### Data extract
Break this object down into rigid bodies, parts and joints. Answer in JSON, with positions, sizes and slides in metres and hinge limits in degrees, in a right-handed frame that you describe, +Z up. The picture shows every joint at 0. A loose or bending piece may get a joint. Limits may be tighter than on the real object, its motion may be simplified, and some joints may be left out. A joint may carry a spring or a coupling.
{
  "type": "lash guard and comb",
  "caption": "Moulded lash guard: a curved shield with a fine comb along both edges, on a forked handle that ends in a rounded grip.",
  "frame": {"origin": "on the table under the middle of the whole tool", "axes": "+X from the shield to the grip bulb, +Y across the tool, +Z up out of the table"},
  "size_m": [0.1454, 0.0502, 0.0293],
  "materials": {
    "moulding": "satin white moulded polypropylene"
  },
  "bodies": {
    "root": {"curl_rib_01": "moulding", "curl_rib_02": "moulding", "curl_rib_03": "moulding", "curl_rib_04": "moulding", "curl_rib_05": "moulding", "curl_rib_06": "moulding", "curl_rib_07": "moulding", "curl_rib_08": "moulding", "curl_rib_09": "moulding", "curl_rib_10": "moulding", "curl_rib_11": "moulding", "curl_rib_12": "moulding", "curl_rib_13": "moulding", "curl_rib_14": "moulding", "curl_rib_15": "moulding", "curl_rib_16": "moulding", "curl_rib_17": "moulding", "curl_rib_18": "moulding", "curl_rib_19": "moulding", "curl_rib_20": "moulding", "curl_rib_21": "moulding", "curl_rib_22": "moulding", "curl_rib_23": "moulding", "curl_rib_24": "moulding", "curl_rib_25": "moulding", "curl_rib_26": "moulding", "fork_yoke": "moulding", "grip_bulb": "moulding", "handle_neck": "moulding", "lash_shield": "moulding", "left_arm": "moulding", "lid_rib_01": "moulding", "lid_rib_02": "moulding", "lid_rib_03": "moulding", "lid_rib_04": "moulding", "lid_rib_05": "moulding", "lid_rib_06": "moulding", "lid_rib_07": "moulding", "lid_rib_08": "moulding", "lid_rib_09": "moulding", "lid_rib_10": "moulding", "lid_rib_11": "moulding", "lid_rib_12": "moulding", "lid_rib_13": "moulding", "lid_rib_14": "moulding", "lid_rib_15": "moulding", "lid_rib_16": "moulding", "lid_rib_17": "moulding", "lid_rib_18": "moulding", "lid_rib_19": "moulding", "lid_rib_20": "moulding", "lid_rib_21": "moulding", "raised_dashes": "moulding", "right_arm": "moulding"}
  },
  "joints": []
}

### Instructions for the task
Print the listing above in its entirety, with every line exact.

### Task answer
Break this object down into rigid bodies, parts and joints. Answer in JSON, with positions, sizes and slides in metres and hinge limits in degrees, in a right-handed frame that you describe, +Z up. The picture shows every joint at 0. A loose or bending piece may get a joint. Limits may be tighter than on the real object, its motion may be simplified, and some joints may be left out. A joint may carry a spring or a coupling.
{
  "type": "lash guard and comb",
  "caption": "Moulded lash guard: a curved shield with a fine comb along both edges, on a forked handle that ends in a rounded grip.",
  "frame": {"origin": "on the table under the middle of the whole tool", "axes": "+X from the shield to the grip bulb, +Y across the tool, +Z up out of the table"},
  "size_m": [0.1454, 0.0502, 0.0293],
  "materials": {
    "moulding": "satin white moulded polypropylene"
  },
  "bodies": {
    "root": {"curl_rib_01": "moulding", "curl_rib_02": "moulding", "curl_rib_03": "moulding", "curl_rib_04": "moulding", "curl_rib_05": "moulding", "curl_rib_06": "moulding", "curl_rib_07": "moulding", "curl_rib_08": "moulding", "curl_rib_09": "moulding", "curl_rib_10": "moulding", "curl_rib_11": "moulding", "curl_rib_12": "moulding", "curl_rib_13": "moulding", "curl_rib_14": "moulding", "curl_rib_15": "moulding", "curl_rib_16": "moulding", "curl_rib_17": "moulding", "curl_rib_18": "moulding", "curl_rib_19": "moulding", "curl_rib_20": "moulding", "curl_rib_21": "moulding", "curl_rib_22": "moulding", "curl_rib_23": "moulding", "curl_rib_24": "moulding", "curl_rib_25": "moulding", "curl_rib_26": "moulding", "fork_yoke": "moulding", "grip_bulb": "moulding", "handle_neck": "moulding", "lash_shield": "moulding", "left_arm": "moulding", "lid_rib_01": "moulding", "lid_rib_02": "moulding", "lid_rib_03": "moulding", "lid_rib_04": "moulding", "lid_rib_05": "moulding", "lid_rib_06": "moulding", "lid_rib_07": "moulding", "lid_rib_08": "moulding", "lid_rib_09": "moulding", "lid_rib_10": "moulding", "lid_rib_11": "moulding", "lid_rib_12": "moulding", "lid_rib_13": "moulding", "lid_rib_14": "moulding", "lid_rib_15": "moulding", "lid_rib_16": "moulding", "lid_rib_17": "moulding", "lid_rib_18": "moulding", "lid_rib_19": "moulding", "lid_rib_20": "moulding", "lid_rib_21": "moulding", "raised_dashes": "moulding", "right_arm": "moulding"}
  },
  "joints": []
}